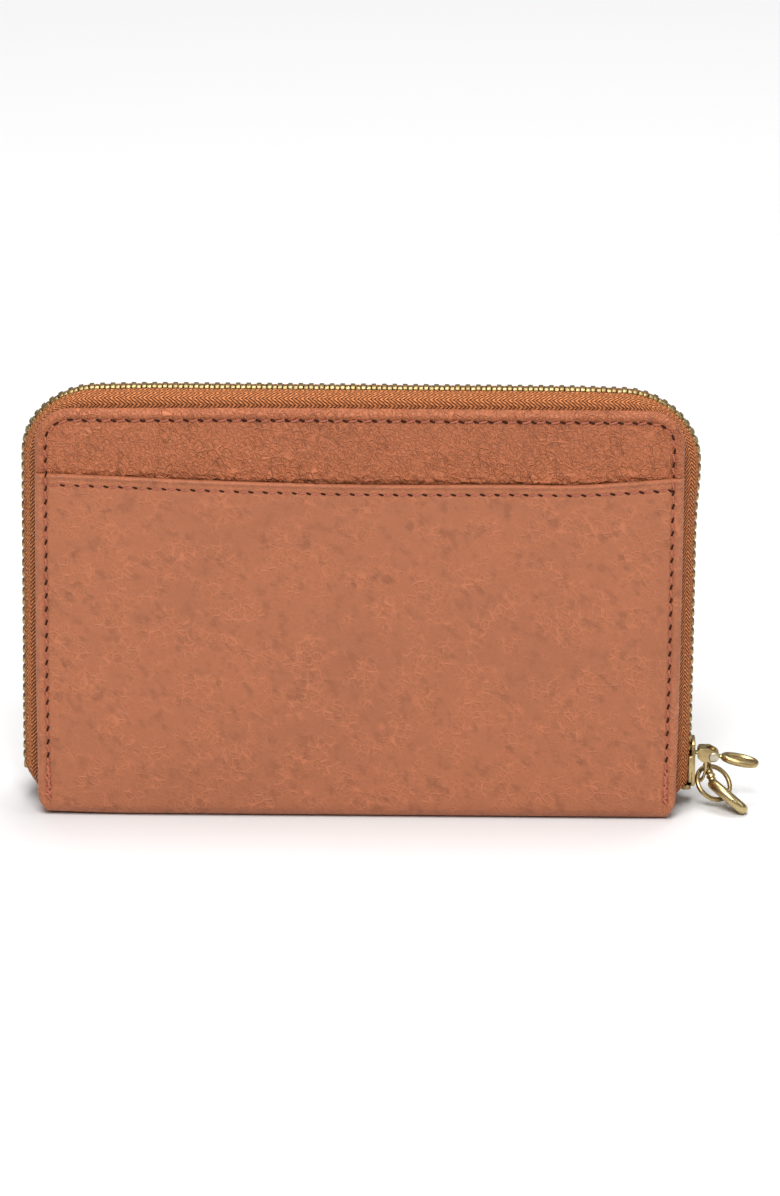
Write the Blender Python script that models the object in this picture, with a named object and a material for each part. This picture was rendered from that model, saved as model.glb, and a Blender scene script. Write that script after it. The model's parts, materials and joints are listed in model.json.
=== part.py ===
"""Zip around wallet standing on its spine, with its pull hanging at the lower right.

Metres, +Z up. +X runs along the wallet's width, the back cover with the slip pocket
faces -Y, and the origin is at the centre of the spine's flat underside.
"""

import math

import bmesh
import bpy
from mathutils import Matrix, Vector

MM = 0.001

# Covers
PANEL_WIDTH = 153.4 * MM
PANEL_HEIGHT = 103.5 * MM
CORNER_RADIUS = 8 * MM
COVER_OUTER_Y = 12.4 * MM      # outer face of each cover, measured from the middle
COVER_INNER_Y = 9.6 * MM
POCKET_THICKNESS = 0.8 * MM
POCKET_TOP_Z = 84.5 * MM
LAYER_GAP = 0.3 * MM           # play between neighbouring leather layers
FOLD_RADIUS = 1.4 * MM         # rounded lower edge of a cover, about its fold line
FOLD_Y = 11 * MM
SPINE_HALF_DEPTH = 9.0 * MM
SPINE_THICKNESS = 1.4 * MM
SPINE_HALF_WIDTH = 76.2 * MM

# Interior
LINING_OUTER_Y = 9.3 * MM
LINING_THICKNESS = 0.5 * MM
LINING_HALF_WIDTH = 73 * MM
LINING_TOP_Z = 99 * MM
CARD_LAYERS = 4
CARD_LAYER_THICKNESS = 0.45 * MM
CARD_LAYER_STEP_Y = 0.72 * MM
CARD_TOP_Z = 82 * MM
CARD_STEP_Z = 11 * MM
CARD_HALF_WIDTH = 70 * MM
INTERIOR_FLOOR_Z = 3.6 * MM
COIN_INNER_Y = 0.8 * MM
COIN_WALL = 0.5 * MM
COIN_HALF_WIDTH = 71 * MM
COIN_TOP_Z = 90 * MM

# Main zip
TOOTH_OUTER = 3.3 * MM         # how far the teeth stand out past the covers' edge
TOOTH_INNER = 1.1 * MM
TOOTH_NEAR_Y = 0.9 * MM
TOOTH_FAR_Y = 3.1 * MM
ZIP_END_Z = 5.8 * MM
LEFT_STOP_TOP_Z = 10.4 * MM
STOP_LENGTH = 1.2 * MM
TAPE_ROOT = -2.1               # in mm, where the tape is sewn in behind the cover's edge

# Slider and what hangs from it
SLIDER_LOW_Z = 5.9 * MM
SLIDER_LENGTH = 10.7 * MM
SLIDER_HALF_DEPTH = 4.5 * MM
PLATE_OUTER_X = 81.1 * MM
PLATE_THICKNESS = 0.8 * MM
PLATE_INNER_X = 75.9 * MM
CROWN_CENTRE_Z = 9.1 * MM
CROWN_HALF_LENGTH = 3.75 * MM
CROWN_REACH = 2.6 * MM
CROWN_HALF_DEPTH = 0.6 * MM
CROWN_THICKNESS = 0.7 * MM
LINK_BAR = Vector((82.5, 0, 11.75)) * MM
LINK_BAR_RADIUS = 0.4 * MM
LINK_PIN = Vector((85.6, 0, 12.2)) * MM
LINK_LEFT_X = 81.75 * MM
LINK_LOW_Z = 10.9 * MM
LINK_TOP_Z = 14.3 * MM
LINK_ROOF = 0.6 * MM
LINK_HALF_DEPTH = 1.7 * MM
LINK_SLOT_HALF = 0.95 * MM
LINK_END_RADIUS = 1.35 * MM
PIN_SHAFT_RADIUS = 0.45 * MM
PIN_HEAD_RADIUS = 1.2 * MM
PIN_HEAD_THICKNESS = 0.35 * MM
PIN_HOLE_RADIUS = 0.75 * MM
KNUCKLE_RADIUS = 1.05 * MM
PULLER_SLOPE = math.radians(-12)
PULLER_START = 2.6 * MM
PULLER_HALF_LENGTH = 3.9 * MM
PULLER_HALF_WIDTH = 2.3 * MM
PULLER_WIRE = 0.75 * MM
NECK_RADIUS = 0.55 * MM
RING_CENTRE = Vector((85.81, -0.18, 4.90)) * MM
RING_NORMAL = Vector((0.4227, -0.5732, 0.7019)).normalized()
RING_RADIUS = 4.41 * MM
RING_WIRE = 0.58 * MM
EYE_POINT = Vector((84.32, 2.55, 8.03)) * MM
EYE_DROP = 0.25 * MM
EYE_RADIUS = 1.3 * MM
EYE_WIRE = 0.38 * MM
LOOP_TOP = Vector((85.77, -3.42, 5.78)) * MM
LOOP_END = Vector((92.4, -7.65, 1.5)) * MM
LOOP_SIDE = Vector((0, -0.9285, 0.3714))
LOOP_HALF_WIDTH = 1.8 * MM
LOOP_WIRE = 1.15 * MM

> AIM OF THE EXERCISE
Copy exactly the lines that run from the first line of the data to the line containing "SPINE_HALF_WIDTH = 76.2 * MM", please, with both ends included and nothing else.

> COMPLETE RESPONSE
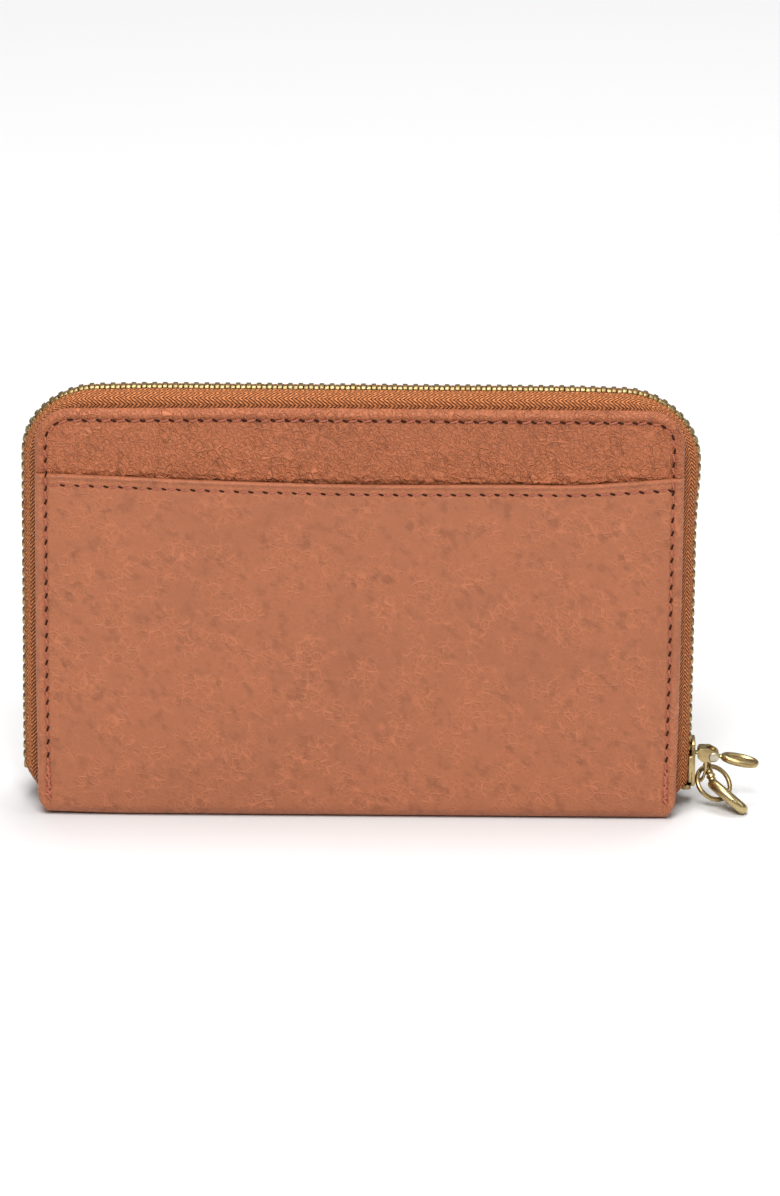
Write the Blender Python script that models the object in this picture, with a named object and a material for each part. This picture was rendered from that model, saved as model.glb, and a Blender scene script. Write that script after it. The model's parts, materials and joints are listed in model.json.
=== part.py ===
"""Zip around wallet standing on its spine, with its pull hanging at the lower right.

Metres, +Z up. +X runs along the wallet's width, the back cover with the slip pocket
faces -Y, and the origin is at the centre of the spine's flat underside.
"""

import math

import bmesh
import bpy
from mathutils import Matrix, Vector

MM = 0.001

# Covers
PANEL_WIDTH = 153.4 * MM
PANEL_HEIGHT = 103.5 * MM
CORNER_RADIUS = 8 * MM
COVER_OUTER_Y = 12.4 * MM      # outer face of each cover, measured from the middle
COVER_INNER_Y = 9.6 * MM
POCKET_THICKNESS = 0.8 * MM
POCKET_TOP_Z = 84.5 * MM
LAYER_GAP = 0.3 * MM           # play between neighbouring leather layers
FOLD_RADIUS = 1.4 * MM         # rounded lower edge of a cover, about its fold line
FOLD_Y = 11 * MM
SPINE_HALF_DEPTH = 9.0 * MM
SPINE_THICKNESS = 1.4 * MM
SPINE_HALF_WIDTH = 76.2 * MM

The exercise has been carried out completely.